▼▼▼
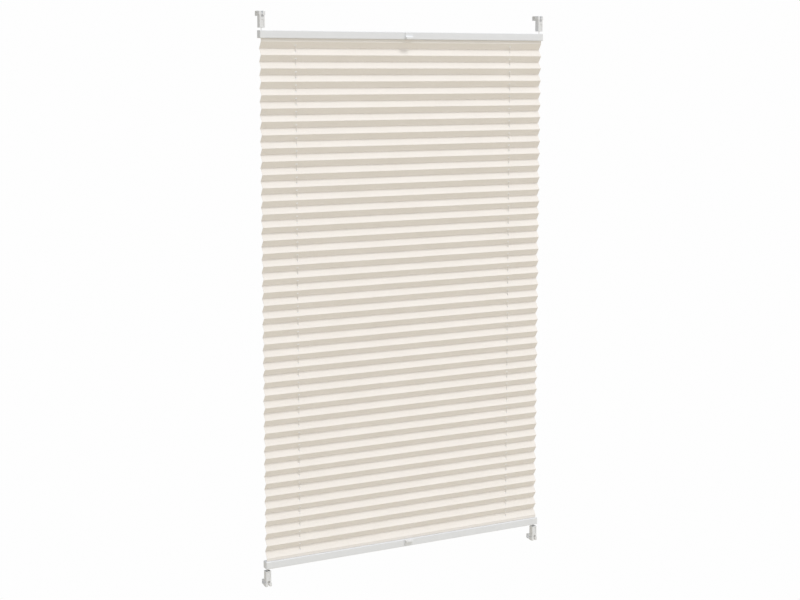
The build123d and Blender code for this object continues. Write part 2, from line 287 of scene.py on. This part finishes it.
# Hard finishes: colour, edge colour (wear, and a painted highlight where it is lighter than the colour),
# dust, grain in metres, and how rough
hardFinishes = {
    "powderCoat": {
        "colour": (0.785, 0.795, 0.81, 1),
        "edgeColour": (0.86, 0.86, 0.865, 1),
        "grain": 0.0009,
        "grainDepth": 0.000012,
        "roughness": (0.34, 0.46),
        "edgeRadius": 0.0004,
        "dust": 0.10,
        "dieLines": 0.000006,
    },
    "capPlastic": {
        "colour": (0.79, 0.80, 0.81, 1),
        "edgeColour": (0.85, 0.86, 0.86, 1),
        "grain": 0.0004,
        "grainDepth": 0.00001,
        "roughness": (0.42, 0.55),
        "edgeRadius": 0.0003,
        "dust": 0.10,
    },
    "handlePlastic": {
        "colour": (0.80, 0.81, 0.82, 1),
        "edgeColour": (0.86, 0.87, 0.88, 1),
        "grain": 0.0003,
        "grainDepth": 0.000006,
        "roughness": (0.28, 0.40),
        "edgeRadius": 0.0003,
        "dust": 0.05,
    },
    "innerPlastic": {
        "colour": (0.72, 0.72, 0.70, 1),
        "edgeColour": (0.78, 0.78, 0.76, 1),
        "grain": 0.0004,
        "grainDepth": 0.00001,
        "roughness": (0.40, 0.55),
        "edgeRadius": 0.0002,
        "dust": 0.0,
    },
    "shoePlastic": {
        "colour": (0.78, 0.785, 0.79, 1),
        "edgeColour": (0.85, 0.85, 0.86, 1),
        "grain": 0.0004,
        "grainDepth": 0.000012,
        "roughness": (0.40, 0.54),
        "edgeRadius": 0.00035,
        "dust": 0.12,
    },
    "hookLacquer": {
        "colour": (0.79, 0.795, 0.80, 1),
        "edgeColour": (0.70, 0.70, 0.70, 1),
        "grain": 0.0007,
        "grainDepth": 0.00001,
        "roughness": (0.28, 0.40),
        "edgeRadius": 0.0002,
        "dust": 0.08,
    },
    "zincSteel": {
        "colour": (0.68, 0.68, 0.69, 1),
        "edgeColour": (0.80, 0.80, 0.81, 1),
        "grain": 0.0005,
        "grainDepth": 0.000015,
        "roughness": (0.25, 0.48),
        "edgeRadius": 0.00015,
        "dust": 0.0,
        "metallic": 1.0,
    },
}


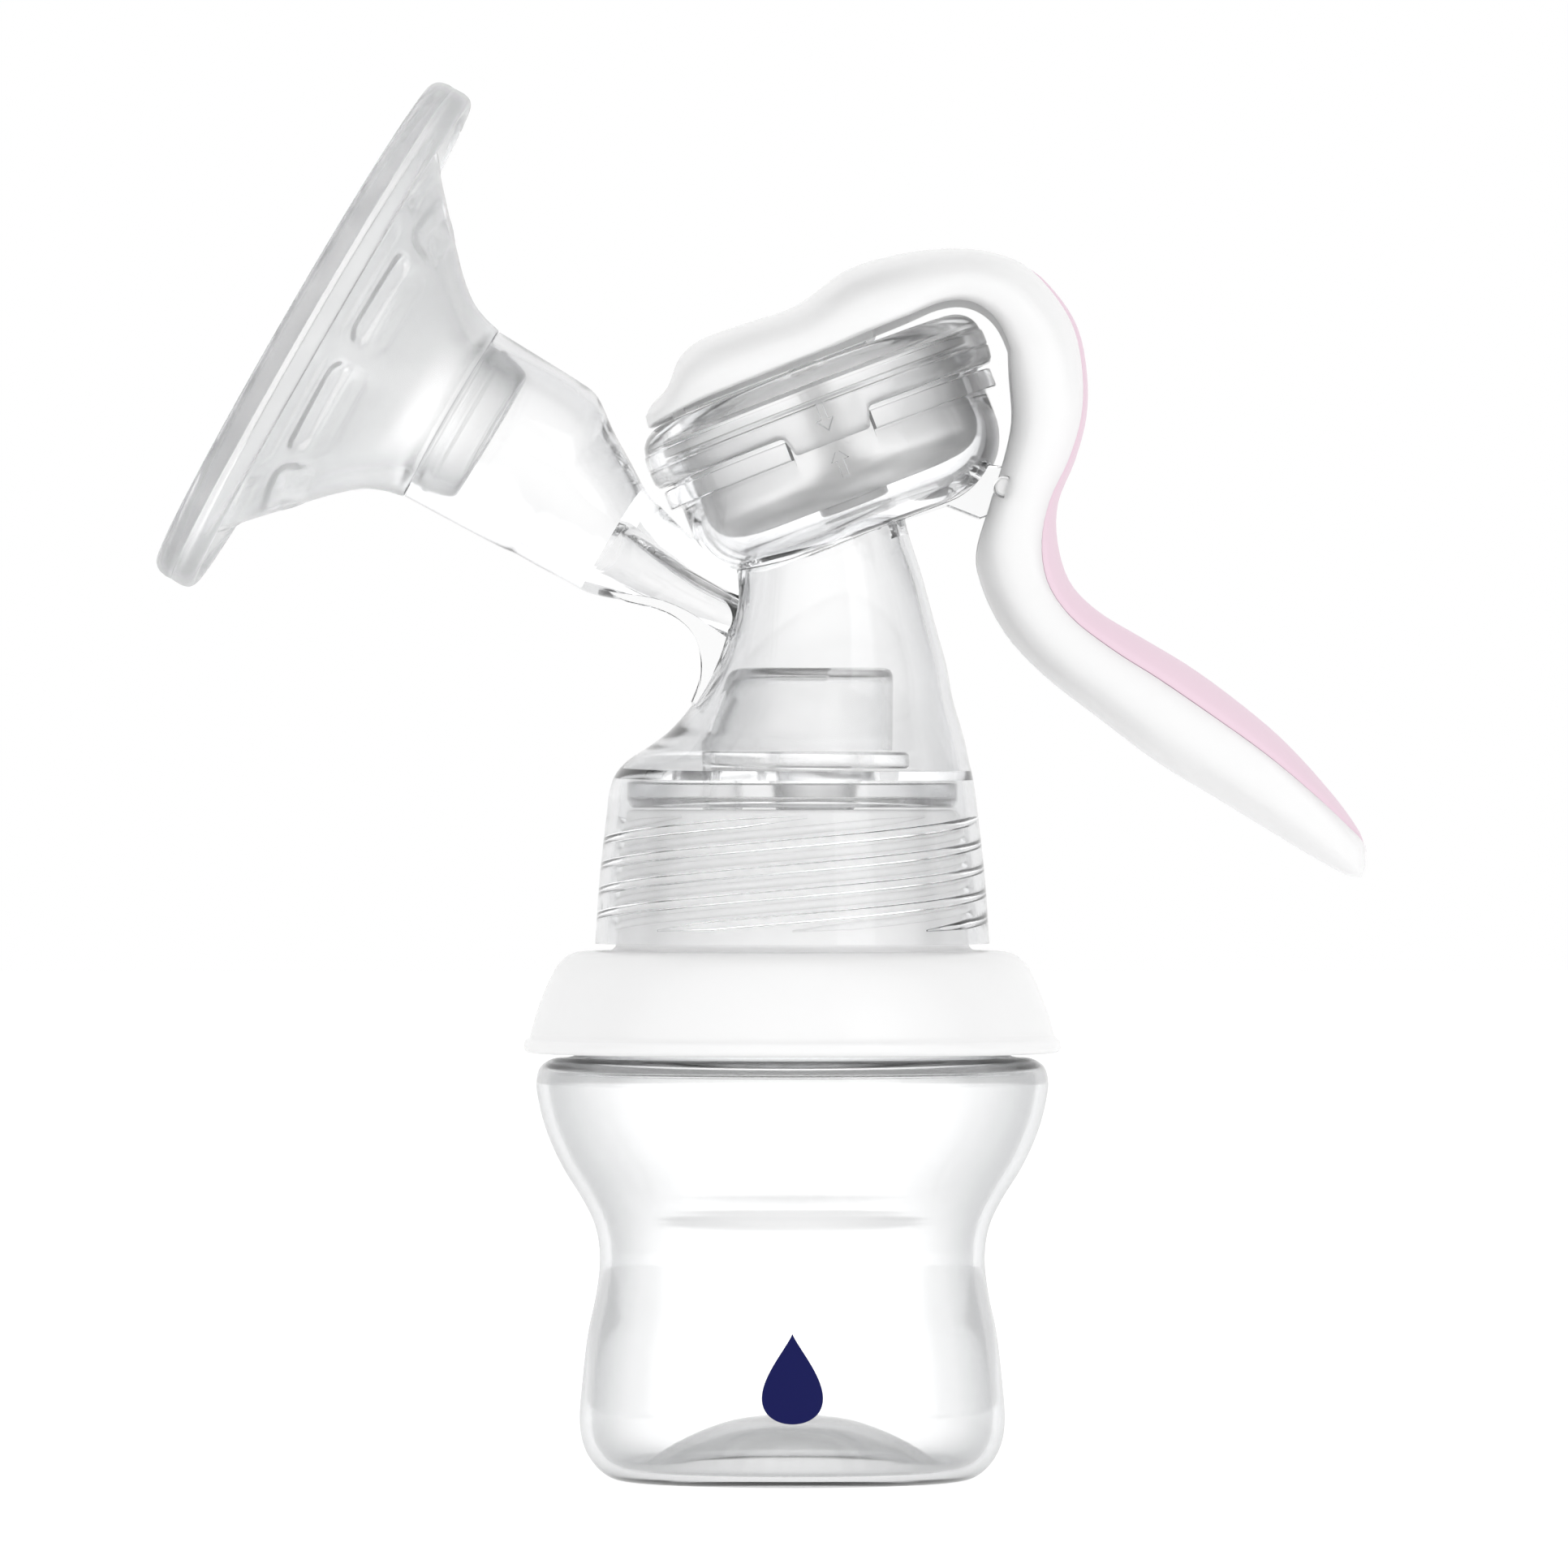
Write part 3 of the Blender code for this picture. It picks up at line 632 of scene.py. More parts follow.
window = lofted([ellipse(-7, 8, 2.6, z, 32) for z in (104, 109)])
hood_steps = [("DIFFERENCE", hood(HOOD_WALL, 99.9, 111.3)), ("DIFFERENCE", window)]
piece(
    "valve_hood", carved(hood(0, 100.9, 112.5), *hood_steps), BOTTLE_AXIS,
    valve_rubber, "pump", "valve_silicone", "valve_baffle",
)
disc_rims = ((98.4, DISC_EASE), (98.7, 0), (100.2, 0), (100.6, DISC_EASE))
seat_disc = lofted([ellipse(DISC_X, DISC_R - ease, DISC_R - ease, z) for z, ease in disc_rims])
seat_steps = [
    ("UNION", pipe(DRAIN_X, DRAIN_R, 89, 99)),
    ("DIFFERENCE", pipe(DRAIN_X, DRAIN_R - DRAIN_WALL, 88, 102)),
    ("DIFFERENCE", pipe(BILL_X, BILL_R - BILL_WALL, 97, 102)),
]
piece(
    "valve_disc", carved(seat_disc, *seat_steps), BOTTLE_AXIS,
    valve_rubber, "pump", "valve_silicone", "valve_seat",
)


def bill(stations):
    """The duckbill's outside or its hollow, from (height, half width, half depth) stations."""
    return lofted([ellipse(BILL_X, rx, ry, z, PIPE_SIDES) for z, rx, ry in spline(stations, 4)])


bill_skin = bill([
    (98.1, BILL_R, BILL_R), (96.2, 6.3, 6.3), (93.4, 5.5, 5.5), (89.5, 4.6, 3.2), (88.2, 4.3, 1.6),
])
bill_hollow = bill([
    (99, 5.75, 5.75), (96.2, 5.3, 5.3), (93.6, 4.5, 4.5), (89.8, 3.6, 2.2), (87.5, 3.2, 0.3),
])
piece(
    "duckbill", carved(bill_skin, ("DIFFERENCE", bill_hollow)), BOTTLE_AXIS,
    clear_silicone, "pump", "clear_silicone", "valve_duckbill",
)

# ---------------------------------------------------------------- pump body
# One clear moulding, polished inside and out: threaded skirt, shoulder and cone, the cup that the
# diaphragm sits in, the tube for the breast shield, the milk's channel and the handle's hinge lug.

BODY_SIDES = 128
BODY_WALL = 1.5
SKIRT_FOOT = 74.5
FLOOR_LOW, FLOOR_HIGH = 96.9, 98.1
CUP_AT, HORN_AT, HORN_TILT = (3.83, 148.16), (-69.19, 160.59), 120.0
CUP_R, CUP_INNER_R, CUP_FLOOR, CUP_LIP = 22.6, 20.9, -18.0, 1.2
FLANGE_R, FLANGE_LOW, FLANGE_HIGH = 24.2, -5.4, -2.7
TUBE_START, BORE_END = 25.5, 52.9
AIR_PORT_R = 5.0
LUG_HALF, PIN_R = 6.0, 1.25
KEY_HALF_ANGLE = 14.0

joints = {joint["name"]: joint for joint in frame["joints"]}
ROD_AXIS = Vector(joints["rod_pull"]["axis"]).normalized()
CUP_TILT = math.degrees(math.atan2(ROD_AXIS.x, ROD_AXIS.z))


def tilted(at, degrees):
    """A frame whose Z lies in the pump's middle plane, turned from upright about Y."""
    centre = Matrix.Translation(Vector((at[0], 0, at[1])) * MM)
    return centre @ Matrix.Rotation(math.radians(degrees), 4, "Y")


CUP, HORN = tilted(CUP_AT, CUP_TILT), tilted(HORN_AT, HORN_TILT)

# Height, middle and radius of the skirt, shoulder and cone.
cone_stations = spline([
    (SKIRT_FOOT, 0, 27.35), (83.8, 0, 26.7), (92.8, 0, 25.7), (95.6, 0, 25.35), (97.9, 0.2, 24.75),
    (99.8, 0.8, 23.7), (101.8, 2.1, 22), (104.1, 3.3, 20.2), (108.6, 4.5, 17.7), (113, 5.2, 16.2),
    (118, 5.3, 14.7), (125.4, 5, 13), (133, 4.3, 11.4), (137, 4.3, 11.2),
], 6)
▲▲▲
:: PROBLEM ::
Copy out all of the lines above exactly.

:: RESPONSE TO THIS EXERCISE ::
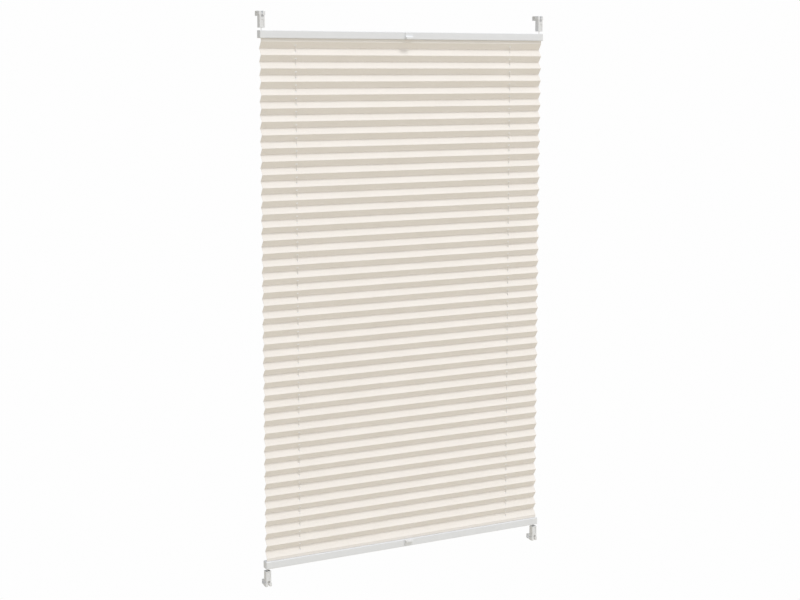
The build123d and Blender code for this object continues. Write part 2, from line 287 of scene.py on. This part finishes it.
# Hard finishes: colour, edge colour (wear, and a painted highlight where it is lighter than the colour),
# dust, grain in metres, and how rough
hardFinishes = {
    "powderCoat": {
        "colour": (0.785, 0.795, 0.81, 1),
        "edgeColour": (0.86, 0.86, 0.865, 1),
        "grain": 0.0009,
        "grainDepth": 0.000012,
        "roughness": (0.34, 0.46),
        "edgeRadius": 0.0004,
        "dust": 0.10,
        "dieLines": 0.000006,
    },
    "capPlastic": {
        "colour": (0.79, 0.80, 0.81, 1),
        "edgeColour": (0.85, 0.86, 0.86, 1),
        "grain": 0.0004,
        "grainDepth": 0.00001,
        "roughness": (0.42, 0.55),
        "edgeRadius": 0.0003,
        "dust": 0.10,
    },
    "handlePlastic": {
        "colour": (0.80, 0.81, 0.82, 1),
        "edgeColour": (0.86, 0.87, 0.88, 1),
        "grain": 0.0003,
        "grainDepth": 0.000006,
        "roughness": (0.28, 0.40),
        "edgeRadius": 0.0003,
        "dust": 0.05,
    },
    "innerPlastic": {
        "colour": (0.72, 0.72, 0.70, 1),
        "edgeColour": (0.78, 0.78, 0.76, 1),
        "grain": 0.0004,
        "grainDepth": 0.00001,
        "roughness": (0.40, 0.55),
        "edgeRadius": 0.0002,
        "dust": 0.0,
    },
    "shoePlastic": {
        "colour": (0.78, 0.785, 0.79, 1),
        "edgeColour": (0.85, 0.85, 0.86, 1),
        "grain": 0.0004,
        "grainDepth": 0.000012,
        "roughness": (0.40, 0.54),
        "edgeRadius": 0.00035,
        "dust": 0.12,
    },
    "hookLacquer": {
        "colour": (0.79, 0.795, 0.80, 1),
        "edgeColour": (0.70, 0.70, 0.70, 1),
        "grain": 0.0007,
        "grainDepth": 0.00001,
        "roughness": (0.28, 0.40),
        "edgeRadius": 0.0002,
        "dust": 0.08,
    },
    "zincSteel": {
        "colour": (0.68, 0.68, 0.69, 1),
        "edgeColour": (0.80, 0.80, 0.81, 1),
        "grain": 0.0005,
        "grainDepth": 0.000015,
        "roughness": (0.25, 0.48),
        "edgeRadius": 0.00015,
        "dust": 0.0,
        "metallic": 1.0,
    },
}


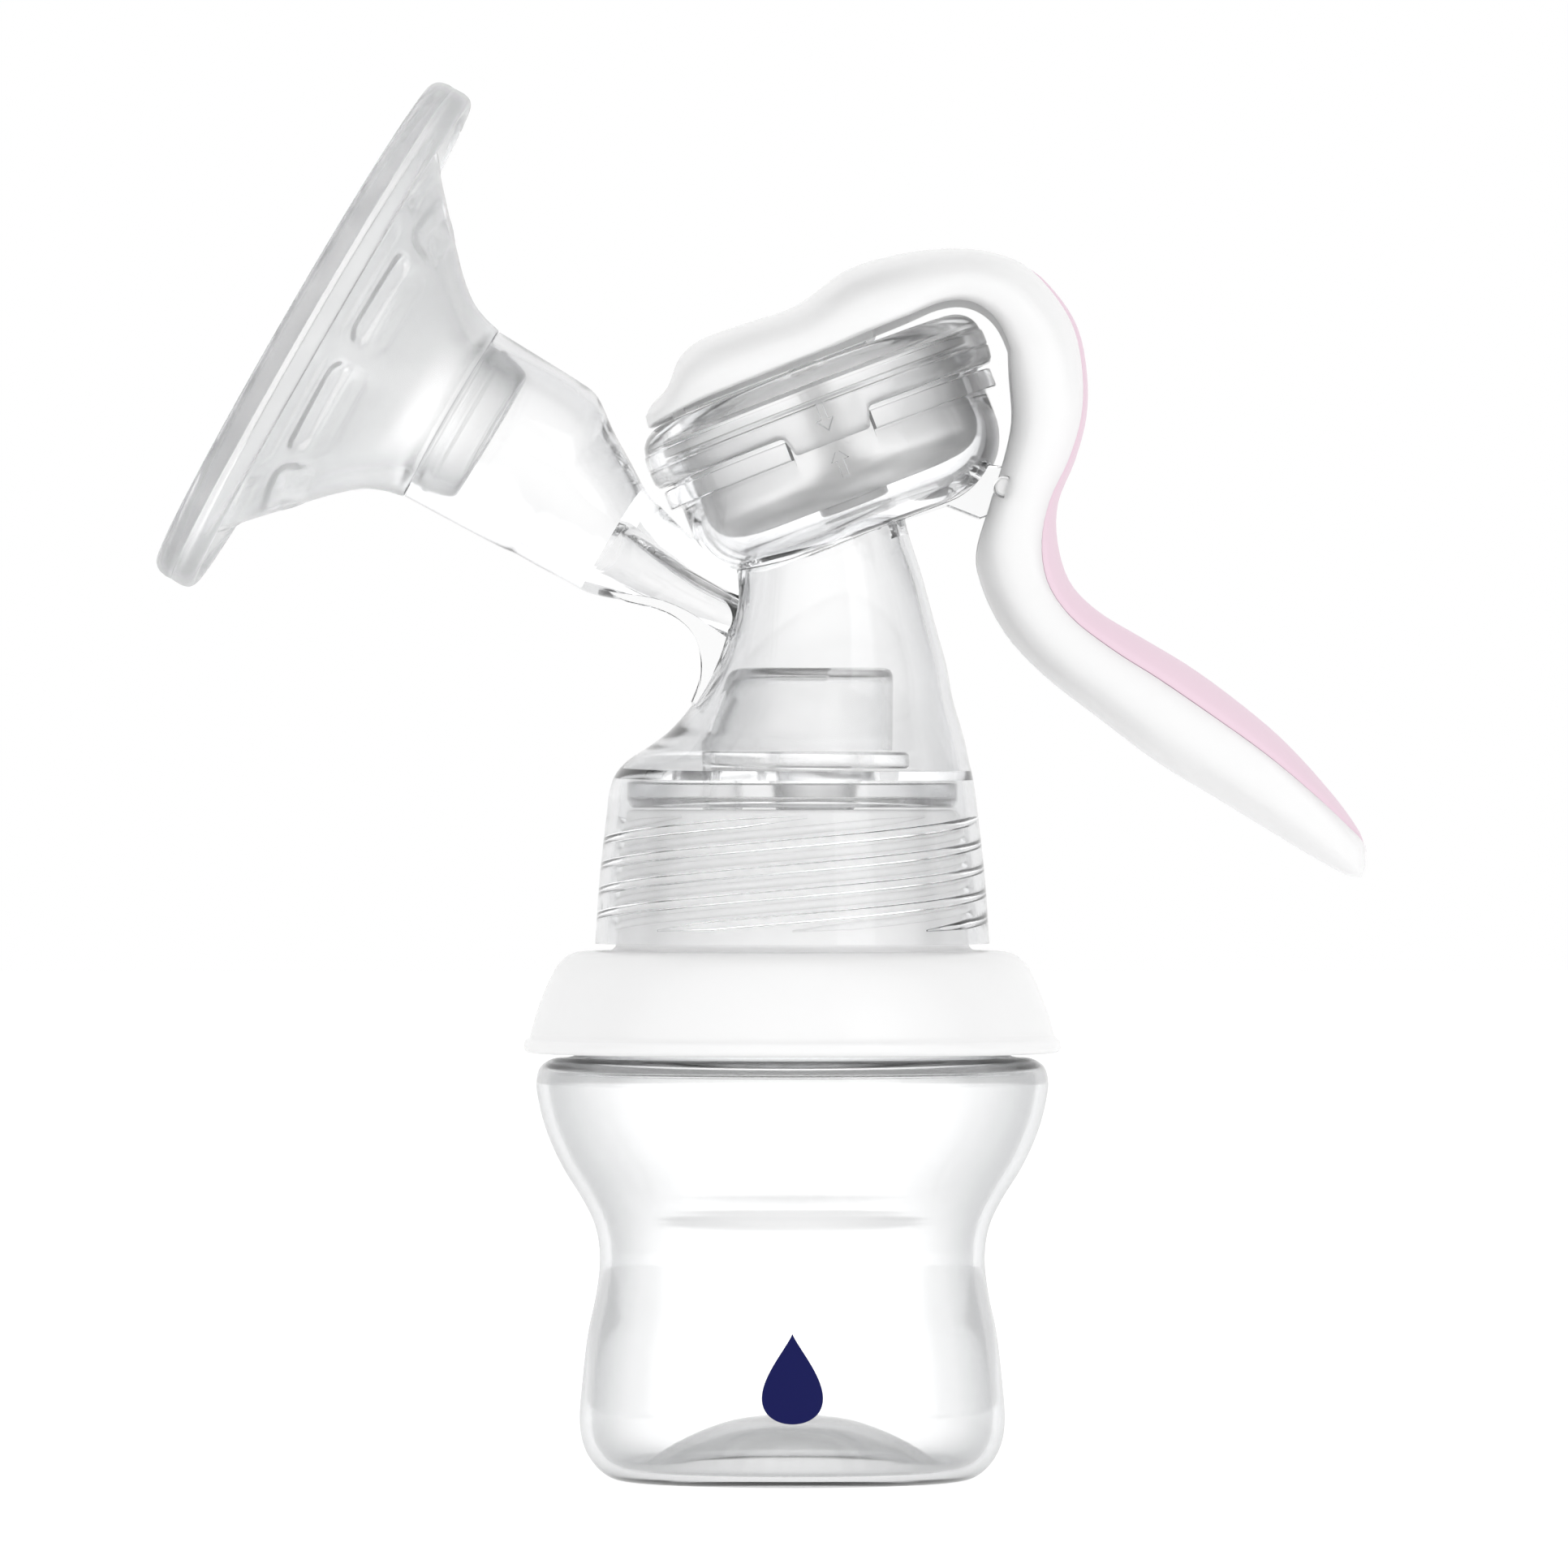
Write part 3 of the Blender code for this picture. It picks up at line 632 of scene.py. More parts follow.
window = lofted([ellipse(-7, 8, 2.6, z, 32) for z in (104, 109)])
hood_steps = [("DIFFERENCE", hood(HOOD_WALL, 99.9, 111.3)), ("DIFFERENCE", window)]
piece(
    "valve_hood", carved(hood(0, 100.9, 112.5), *hood_steps), BOTTLE_AXIS,
    valve_rubber, "pump", "valve_silicone", "valve_baffle",
)
disc_rims = ((98.4, DISC_EASE), (98.7, 0), (100.2, 0), (100.6, DISC_EASE))
seat_disc = lofted([ellipse(DISC_X, DISC_R - ease, DISC_R - ease, z) for z, ease in disc_rims])
seat_steps = [
    ("UNION", pipe(DRAIN_X, DRAIN_R, 89, 99)),
    ("DIFFERENCE", pipe(DRAIN_X, DRAIN_R - DRAIN_WALL, 88, 102)),
    ("DIFFERENCE", pipe(BILL_X, BILL_R - BILL_WALL, 97, 102)),
]
piece(
    "valve_disc", carved(seat_disc, *seat_steps), BOTTLE_AXIS,
    valve_rubber, "pump", "valve_silicone", "valve_seat",
)


def bill(stations):
    """The duckbill's outside or its hollow, from (height, half width, half depth) stations."""
    return lofted([ellipse(BILL_X, rx, ry, z, PIPE_SIDES) for z, rx, ry in spline(stations, 4)])


bill_skin = bill([
    (98.1, BILL_R, BILL_R), (96.2, 6.3, 6.3), (93.4, 5.5, 5.5), (89.5, 4.6, 3.2), (88.2, 4.3, 1.6),
])
bill_hollow = bill([
    (99, 5.75, 5.75), (96.2, 5.3, 5.3), (93.6, 4.5, 4.5), (89.8, 3.6, 2.2), (87.5, 3.2, 0.3),
])
piece(
    "duckbill", carved(bill_skin, ("DIFFERENCE", bill_hollow)), BOTTLE_AXIS,
    clear_silicone, "pump", "clear_silicone", "valve_duckbill",
)

# ---------------------------------------------------------------- pump body
# One clear moulding, polished inside and out: threaded skirt, shoulder and cone, the cup that the
# diaphragm sits in, the tube for the breast shield, the milk's channel and the handle's hinge lug.

BODY_SIDES = 128
BODY_WALL = 1.5
SKIRT_FOOT = 74.5
FLOOR_LOW, FLOOR_HIGH = 96.9, 98.1
CUP_AT, HORN_AT, HORN_TILT = (3.83, 148.16), (-69.19, 160.59), 120.0
CUP_R, CUP_INNER_R, CUP_FLOOR, CUP_LIP = 22.6, 20.9, -18.0, 1.2
FLANGE_R, FLANGE_LOW, FLANGE_HIGH = 24.2, -5.4, -2.7
TUBE_START, BORE_END = 25.5, 52.9
AIR_PORT_R = 5.0
LUG_HALF, PIN_R = 6.0, 1.25
KEY_HALF_ANGLE = 14.0

joints = {joint["name"]: joint for joint in frame["joints"]}
ROD_AXIS = Vector(joints["rod_pull"]["axis"]).normalized()
CUP_TILT = math.degrees(math.atan2(ROD_AXIS.x, ROD_AXIS.z))


def tilted(at, degrees):
    """A frame whose Z lies in the pump's middle plane, turned from upright about Y."""
    centre = Matrix.Translation(Vector((at[0], 0, at[1])) * MM)
    return centre @ Matrix.Rotation(math.radians(degrees), 4, "Y")


CUP, HORN = tilted(CUP_AT, CUP_TILT), tilted(HORN_AT, HORN_TILT)

# Height, middle and radius of the skirt, shoulder and cone.
cone_stations = spline([
    (SKIRT_FOOT, 0, 27.35), (83.8, 0, 26.7), (92.8, 0, 25.7), (95.6, 0, 25.35), (97.9, 0.2, 24.75),
    (99.8, 0.8, 23.7), (101.8, 2.1, 22), (104.1, 3.3, 20.2), (108.6, 4.5, 17.7), (113, 5.2, 16.2),
    (118, 5.3, 14.7), (125.4, 5, 13), (133, 4.3, 11.4), (137, 4.3, 11.2),
], 6)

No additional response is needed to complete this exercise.